Por ahí en el año 25, la generación nueva se organizó literaria y políticamente frente a los centenaristas que, como siempre sucede, tenían el monopolio de todo: De ahí surgió el primer grupo de izquierda, cuyas figuras preeminentes fueron Luis Tejada, Moisés Prieto, Gaitán, Turbay, Alberto Lleras Camargo y Diego Mejía. Por el otro lado, es decir en el ala derecha, se organizó al mismo tiempo el poderoso grupo de “Los leopardos”. Estos grupos trajeron un nuevo acento a la política del país, así como lo trajo a la literatura el grupo literario que se formó bajo el nombre de “Los nuevos”, con algunos de los elementos ya nombrados y con otros que se mantuvieron alejados de la política militante.
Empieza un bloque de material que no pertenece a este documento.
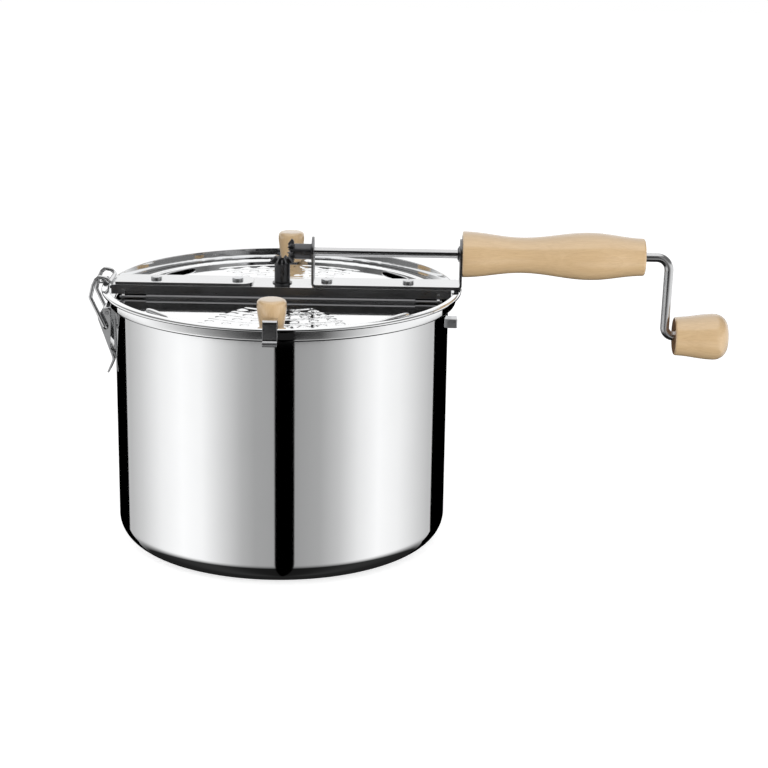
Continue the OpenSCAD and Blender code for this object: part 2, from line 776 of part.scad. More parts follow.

Este grupo fundó una revista con el título que le servía de bandera, cuya dirección estuvo a cargo de los hermanos Lleras Camargo, Alberto y Felipe, en cuya casa nos reuníamos al principio y más tarde en una oficina de la calle real que alquilamos para el efecto”.
No sería justo terminar sin disfrutar de uno de los hermosos poemas románticos de este extraordinario bardo -uno de mis predilectos-, con cuyos sonetos me deleito a menudo.
OLVIDO
Al fin me has olvidado ¡Qué suave y hondo olvido!
Tras el incierto límite de nuestro oscuro ayer
la estrella que miramos los dos ha descendido
como una dulce lágrima que se rompe al caer.
Y así de tu regazo me alejo entristecido,
cual uno que abandona su campo sin querer,
mirando que tus ojos, como el cristal herido,
prolongan la agonía de un vago atardecer.
Al fin me has olvidado ¡Recónditas congojas!,
en medio del crepúsculo que anubla un vuelo de hojas
callad para que pueda pasar esta mujer.
Y escucharé más tarde, bajo la noche ciega,
posarse el pie enlutado de la que siempre llega
sobre los rastros de esa que nunca ha de volver.